Jurisdictional Alignment & Implementation Standards

Water utilities frequently navigate overlapping federal mandates and state-specific primacy requirements. Because states authorized to implement the SDWA may adopt limits more stringent than the federal baseline, a compliance architecture must abstract jurisdictional variations into configurable rule sets rather than hard-coded logic. State primacy parameters—MCL values, approved treatment techniques, and reporting formats—should be stored in version-controlled configuration tables that the pipeline resolves at runtime for each service area’s governing primacy agency. This keeps the core pipeline logic unchanged when a primacy agency updates a limit without an accompanying federal rulemaking.

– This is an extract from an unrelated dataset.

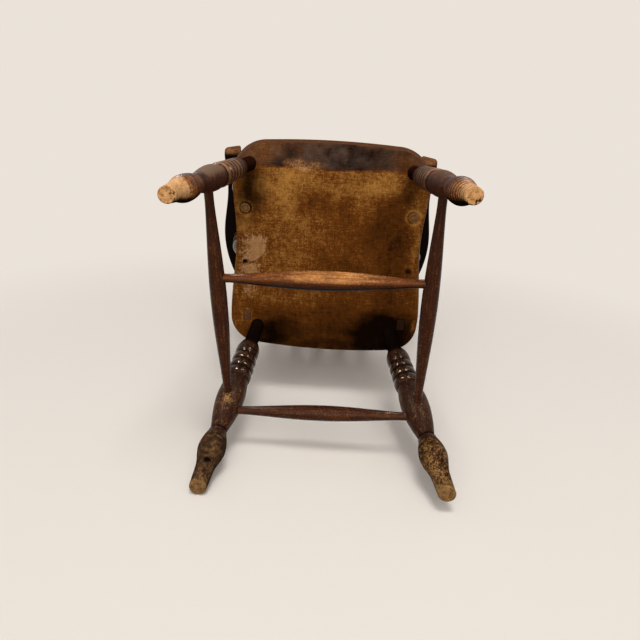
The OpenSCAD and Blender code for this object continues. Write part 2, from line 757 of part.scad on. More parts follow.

For municipal developers and automation engineers, implementing this architecture requires strict adherence to data engineering and cybersecurity best practices. Python-based validation layers should use schema enforcement libraries such as Pydantic to enforce type safety and required regulatory fields before data reaches the reporting tier. OT/IT integration should follow recognized industrial control system security guidance such as NIST SP 800-82, while compliance logic must reference the official EPA SDWA regulatory frameworks to stay aligned with federal updates. Version-controlled configuration management, automated regression testing against historical compliance datasets, and immutable audit logging form the operational baseline for any production deployment.